Fade to what the media has been calling “The Great Resignation,” which is a nice way of saying that the workforce is fed-up with your bullshit as an abusive employer and are off looking for better options where they are treated fairly and valued within their workplace. This tends to be within the service industry specifically, but more broadly, EVERYWHERE! We are seeing it in retail, in corporate culture, and in entertainment. My career spans about 20 years of working within the entertainment industry (and other industries), and the swaths of friends who have either left the business entirely or left New York City, or L.A., or all-of-the-above is growing by the week. A lot of that, dare I say, is attributable to people such as this Instagram person who still believes that experience pays rent. It doesn't, and in an Endemic world, after two years of little to no work, it shouldn't be asked to.

Employers are left at a loss. Franchises across the country are now offering sign-on bonuses to the tune of $500+, hourly rates are being boasted on storefront marquees well above minimum wage, and the chant of “we’re short staffed” can be heard behind almost every brick-and-mortar store-front door. The worker-bees are accelerating their move into an entrepreneurial space, becoming the bosses, and in theory, hopefully, creating the work environment in which they would like to see and have for themselves.

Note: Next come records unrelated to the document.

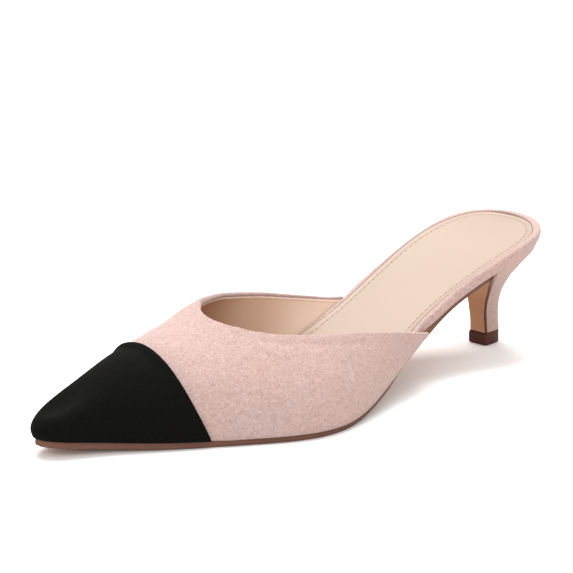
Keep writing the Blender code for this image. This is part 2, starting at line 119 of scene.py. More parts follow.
# ---------------------------------------------------------------- shape functions
def spline(xs, ys, x):
    """natural cubic through (xs, ys), straight beyond its ends"""
    xs, ys, x = np.asarray(xs, float), np.asarray(ys, float), np.asarray(x, float)
    n, h = len(xs), np.diff(xs)
    A, r = np.eye(n), np.zeros(n)
    for i in range(1, n - 1):
        A[i, i - 1:i + 2] = h[i - 1], 2 * (h[i - 1] + h[i]), h[i]
        r[i] = 6 * ((ys[i + 1] - ys[i]) / h[i] - (ys[i] - ys[i - 1]) / h[i - 1])
    m = np.linalg.solve(A, r)
    i = np.clip(np.searchsorted(xs, x) - 1, 0, n - 2)
    a, b = (xs[i + 1] - x), (x - xs[i])
    y = (m[i] * a ** 3 + m[i + 1] * b ** 3) / (6 * h[i])
    y += (ys[i] / h[i] - m[i] * h[i] / 6) * a + (ys[i + 1] / h[i] - m[i + 1] * h[i] / 6) * b
    s0 = (ys[1] - ys[0]) / h[0] - h[0] * m[1] / 6
    s1 = (ys[-1] - ys[-2]) / h[-1] + h[-1] * m[-2] / 6
    y = np.where(x < xs[0], ys[0] + s0 * (x - xs[0]), y)
    return np.where(x > xs[-1], ys[-1] + s1 * (x - xs[-1]), y)


def column(table, k):
    return [row[k] for row in table]


def smooth(x, a, b):
    t = np.clip((np.asarray(x, float) - a) / (b - a), 0, 1)
    return t * t * (3 - 2 * t)


def centre(x):
    return spline(column(OUTLINE, 0), column(OUTLINE, 1), x)


def width_factor(x):
    g = []
    for k, _, w in OUTLINE:
        r = HEEL_R if k == 0 else TOE_R
        g.append(np.sqrt(2 * r / LENGTH) if w is None else w / np.sqrt(k * (LENGTH - k)))
    return spline(column(OUTLINE, 0), g, x)


def u_of(x):
    return np.arccos(1 - 2 * np.asarray(x, float) / LENGTH)


def x_of(u):
    return LENGTH / 2 * (1 - np.cos(u))


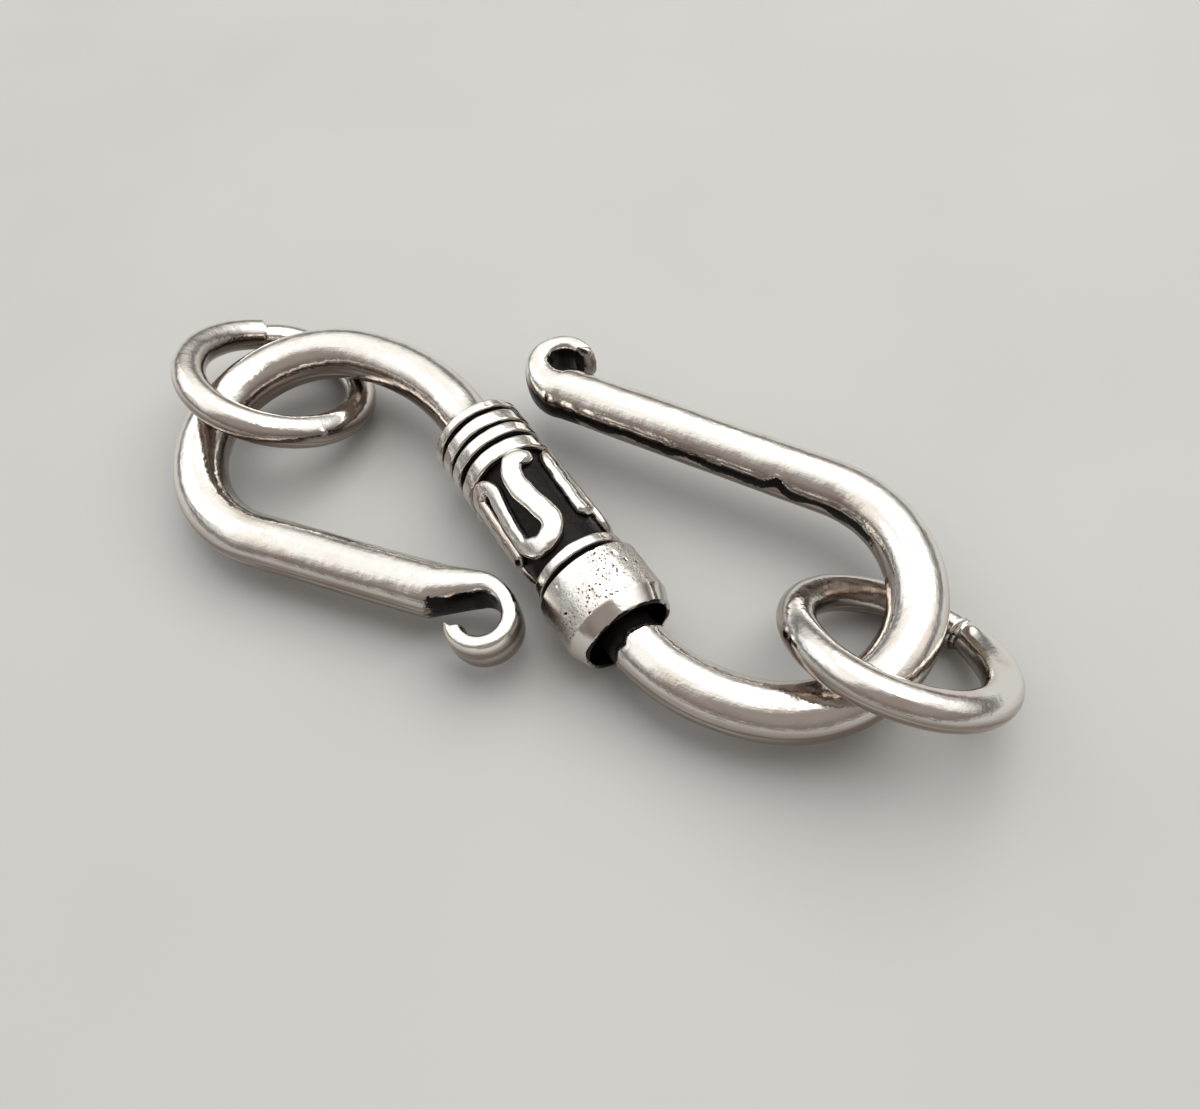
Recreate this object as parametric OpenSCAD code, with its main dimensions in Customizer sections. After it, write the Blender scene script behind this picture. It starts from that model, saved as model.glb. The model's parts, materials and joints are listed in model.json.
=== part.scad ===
// S-hook clasp for a necklace or bracelet: one bent wire with a scrolled bead soldered
// round its middle, and a closed jump ring hanging loose on each end bend.
//
// The clasp is drawn level, with the bead's axis along X and the wire's middle plane at
// z = 0. It is then leaned until both rings and the bead's collar touch the table at
// z = 0, below the middle of the wire. "Left" is the +X half, "right" the -X half.

/* [Wire] */
// Diameter of the hook's round wire
wire_d = 2.05; // [1.8:0.05:2.3]

/* [Left half of the hook] */
// Straight wire from the middle to the shoulder
left_lead = 5.74; // [5.5:0.02:7]
// Radius of the gentle shoulder bend
left_shoulder_r = 8.6; // [7:0.1:11]
// Turn of the shoulder bend in degrees
left_shoulder_turn = 37; // [28:1:42]
// Radius of the end bend, where the ring hangs
left_bend_r = 4.6; // [4.2:0.05:5.2]
// Turn of the end bend in degrees
left_bend_turn = 180; // [165:1:188]
// Straight leg from the end bend to the curl
left_leg = 7.4; // [6.4:0.1:8.2]

/* [Right half of the hook] */
// Straight wire from the middle to the shoulder
right_lead = 5.84; // [5.6:0.02:7]
// Radius of the gentle shoulder bend
right_shoulder_r = 7.1; // [6:0.1:9]
// Turn of the shoulder bend in degrees
right_shoulder_turn = 44; // [34:1:48]
// Radius of the end bend, where the ring hangs
right_bend_r = 4.5; // [4.1:0.05:5.1]
// Turn of the end bend in degrees
right_bend_turn = 165; // [150:1:172]
// Straight leg from the end bend to the curl
right_leg = 10.8; // [9.8:0.1:11.6]

/* [Forged curls] */
// Width of the flattened strip, across the curl
strip_w = 0.72; // [0.5:0.02:1]
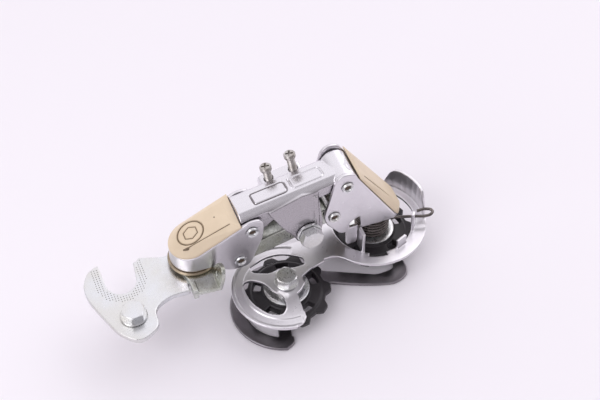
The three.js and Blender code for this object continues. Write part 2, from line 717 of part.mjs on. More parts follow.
// Pulley with blunt teeth, a web with five windows, and a hub.
const WINDOW_LEAD_DEG = 20;
const pulley = (centre, phaseDeg) => {
  const rim = [];
  const pointsPerTooth = 6;
  const count = PULLEY_TEETH * pointsPerTooth;
  for (let i = 0; i < count; i += 1) {
    const wave = 0.5 + 0.8 * Math.cos((2 * Math.PI * i) / pointsPerTooth);
    const radius = THREE.MathUtils.lerp(PULLEY_ROOT_R, PULLEY_TIP_R, THREE.MathUtils.clamp(wave, 0, 1));
    rim.push(polar(centre, radius, phaseDeg + (360 * i) / count));
  }
  const windows = [0, 1, 2, 3, 4].map((i) => {
    const middle = phaseDeg + WINDOW_LEAD_DEG + 72 * i;
    return cut(
      sector(centre, 16.6, middle - 12, middle + 12, 0, 20),
      barZ(centre, -1, 21, 12, 40),
    );
  });
  return cut(
    join(
      slabZ(rim, PULLEY_Z - 1.2, PULLEY_Z + 1.2),
      barZ(centre, PULLEY_Z - 2.2, PULLEY_Z + 2.2, 17.6, 36),
      barZ(centre, PULLEY_Z - 3.6, PULLEY_Z + 3.6, 11.6, 32),
    ),
    barZ(centre, -1, 21, PULLEY_BORE_R, 40),
    ...windows,
  );
};
const SLEEVE_R = PULLEY_BORE_R - GAP;
const pulleySet = (name, centre, phaseDeg, boreR, sleeveTop) => {
  add(`${name}_pulley`, pulley(centre, phaseDeg), 'blackPlastic');
  add(`${name}_sleeve`, washerZ(centre, SHEET + GAP, sleeveTop, SLEEVE_R, boreR), 'zinc');
  const capZ = 3.9;
  const capBore = SLEEVE_R + GAP;
  const dustCap = (z) => washerZ(centre, z, z + 0.7, DUST_CAP_R, capBore, 32);
  add(`${name}_dust_cap_outer`, dustCap(PULLEY_Z + capZ), 'zinc');
  add(`${name}_dust_cap_inner`, dustCap(PULLEY_Z - capZ - 0.7), 'zinc');
};
pulleySet('guide', CAGE_PIVOT, -13, SHAFT_R + GAP, 13);
pulleySet('tension', TENSION, -13.5, 2.5 + GAP, OUTER_PLATE_Z - GAP);

// Rivet that ties the two plates together behind the guide pulley and keeps the chain on.
add('cage_spacer', join(
  barZ(SPACER, SHEET + GAP, OUTER_PLATE_Z - GAP, 2.1, 20),
  barZ(SPACER, 0.1, outerTop + 0.9, 1.4, 16),
), 'zinc');

add('tension_pulley_bolt', join(
  barZ(TENSION, 0.2, outerTop + 1, 2.5, 24),
  barZ(TENSION, outerTop + GAP, outerTop + 1.3, 5.9, 32),
  hexZ(TENSION, outerTop + 1.2, outerTop + 5.4, 9.6),
), 'zinc');

// Cage spring: a torsion coil round the pivot whose leg ends in a finger loop.
const COIL_R = 7.9;
const COIL_WIRE_R = 0.95;
const coilTurns = 6.17;
const coilLow = 14.6;
const coilHigh = 27;
const coilPoints = [];
const coilStart = 197;
const coilSteps = 74;
for (let i = 0; i <= coilSteps; i += 1) {
  const turn = (coilTurns * i) / coilSteps;
  const [x, y] = polar(CAGE_PIVOT, COIL_R, coilStart + 360 * turn);
  coilPoints.push(vec(x, y, coilLow + ((coilHigh - coilLow) * turn) / coilTurns));
}
const LOOP = [
  [3.6, -8.6, 27],
  [9, -9.4, 26.4],
  [13.2, -8.7, 24.2],
  [17.6, -8.1, 21.9],
  [20.8, -9.2, 21.9],
  [24.2, -10.3, 21.9],
  [27.8, -10.2, 21.9],
  [29.2, -8.4, 21.9],
  [27, -6.4, 21.9],
  [22, -5.9, 21.9],
];
const coilCurve = new THREE.CatmullRomCurve3([...coilPoints, ...LOOP.map((point) => vec(...point))]);
add('cage_spring', wire(coilCurve, COIL_WIRE_R, 128, 6), 'darkSteel');

// Stand the model on the middle of its footprint.
const extent = new THREE.Box3().setFromObject(derailleur);
const middle = extent.getCenter(vec(0, 0, 0));
derailleur.position.set(-middle.x, -middle.y, -extent.min.z);

export default derailleur;
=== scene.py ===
# Rear bicycle derailleur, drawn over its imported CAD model.
import json
import math

import bpy
import bmesh
from mathutils import Matrix, Vector
from mathutils.bvhtree import BVHTree


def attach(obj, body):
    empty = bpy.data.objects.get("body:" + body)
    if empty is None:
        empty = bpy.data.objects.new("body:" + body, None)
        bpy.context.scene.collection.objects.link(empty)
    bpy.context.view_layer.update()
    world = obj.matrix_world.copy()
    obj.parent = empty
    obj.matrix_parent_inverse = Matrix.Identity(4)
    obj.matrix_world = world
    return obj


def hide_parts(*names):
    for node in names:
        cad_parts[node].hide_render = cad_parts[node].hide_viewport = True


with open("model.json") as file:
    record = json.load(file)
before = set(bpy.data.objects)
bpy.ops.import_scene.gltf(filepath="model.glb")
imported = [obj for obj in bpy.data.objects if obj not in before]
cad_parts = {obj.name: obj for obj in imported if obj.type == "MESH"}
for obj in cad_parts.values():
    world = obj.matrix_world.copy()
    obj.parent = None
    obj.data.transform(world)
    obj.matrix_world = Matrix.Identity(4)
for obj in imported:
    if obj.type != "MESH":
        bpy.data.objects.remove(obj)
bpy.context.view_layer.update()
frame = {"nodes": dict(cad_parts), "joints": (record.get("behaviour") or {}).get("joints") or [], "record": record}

NODES = frame["nodes"]
JOINTS = {joint["name"]: joint for joint in frame["joints"]}
MM = 0.001

# Every place below is in millimetres from the cage pivot axis at table height.
PIVOT = Vector(JOINTS["cage_swing"]["pos_m"])
PIVOT.z = 0


def place(x, y, z):
    """A point in the row frame, in metres, from millimetres round the cage pivot."""
    return PIVOT + Vector((x, y, z)) * MM


# ---- camera ---------------------------------------------------------------------------
VIEW_AZIMUTH, VIEW_ELEVATION = math.radians(-21), math.radians(49)
VIEW_DISTANCE = 650
VIEW_AIM = (-28.5, 26.2, 16.5)
VIEW_LENS = 76.4


def make_camera():
    back = Vector((
        math.sin(VIEW_AZIMUTH) * math.cos(VIEW_ELEVATION),
        -math.cos(VIEW_AZIMUTH) * math.cos(VIEW_ELEVATION),
        math.sin(VIEW_ELEVATION),
    ))
    data = bpy.data.cameras.new("camera")
    data.lens = VIEW_LENS
    camera = bpy.data.objects.new("camera", data)
    camera.location = place(*VIEW_AIM) + back * VIEW_DISTANCE * MM
    camera.rotation_mode = "QUATERNION"
    camera.rotation_quaternion = (-back).to_track_quat("-Z", "Y")
    bpy.context.scene.collection.objects.link(camera)
    bpy.context.scene.camera = camera


make_camera()


# ---- materials ------------------------------------------------------------------------
LINK_SHADE_Y = -8.2  # the outer link is painted darker in front of this plane: painted shade on its front face


def new_material(name):
    material = bpy.data.materials.new(name)
    material.use_nodes = True
    tree = material.node_tree
    return material, tree, tree.nodes["Principled BSDF"]


def noise(tree, scale, detail=4.0, rough=0.6, stretch=(1, 1, 1)):
    """A noise texture in metres of the row frame; scale is features per metre."""
    coords = tree.nodes.new("ShaderNodeTexCoord")
    mapping = tree.nodes.new("ShaderNodeMapping")
    mapping.inputs["Scale"].default_value = stretch
    texture = tree.nodes.new("ShaderNodeTexNoise")
    texture.inputs["Scale"].default_value = scale
    texture.inputs["Detail"].default_value = detail
    texture.inputs["Roughness"].default_value = rough
    tree.links.new(coords.outputs["Object"], mapping.inputs["Vector"])
    tree.links.new(mapping.outputs["Vector"], texture.inputs["Vector"])
    return texture.outputs["Fac"]


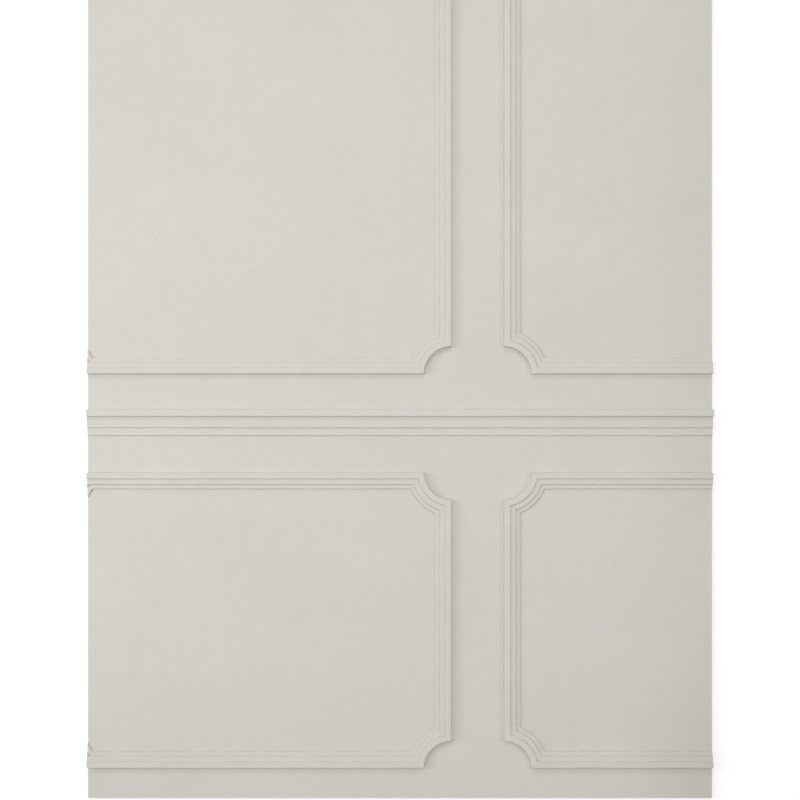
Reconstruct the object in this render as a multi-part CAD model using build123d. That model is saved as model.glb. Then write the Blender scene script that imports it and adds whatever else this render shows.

It very much feels as if though there is a new era of employers, producers, CEO’s, bosses coming down the pike who are all victims of decades of workplace abuse, bad attitude bosses, and office culture that devalues and dehumanizes employees. It feels like we are mostly all saying, collectively, “f*ck this” and no longer entertaining the idea that keeping your head down and your mouth shut will garnish you a career. More-so this mindset cultivates the idea that if those causing such negative reactions are in charge, I can say what I want because I would not want to work for them anyway. And why would you?

Being told you are ‘replaceable’ for your entire career, or that you are ‘a dime-a-dozen' devalues and dehumanizes. Being told that you only got the job because “your ass looked good in the costume” devalues and dehumanizes. That example is also very clearly sexual harassment, and a very mild case for why every single theatre, tv, film entity producing anything where humans are present should hire a Human Resources team for the benefit and protection of their cast and crew. Yes, unions should be doing that, but as we have seen, they don't.

So, my advice to those who have branched out, broken off, and sought shelter from their paycheck-to-paycheck captors – do not be afraid. Find your team of people; assemble your squad. Have a plan before you fire the proverbial gun and stay the course. If nothing else, you will have learned something, and accomplished something on your own terms, and not at the hands of perpetrators of the same old shit.

- Edward Miskie is the creative director and project manager at Equitable PR. He is also the author of Cancer, Musical Theatre, & Other Chronic Illnesses, and producer behind Edward the First, & BariToned.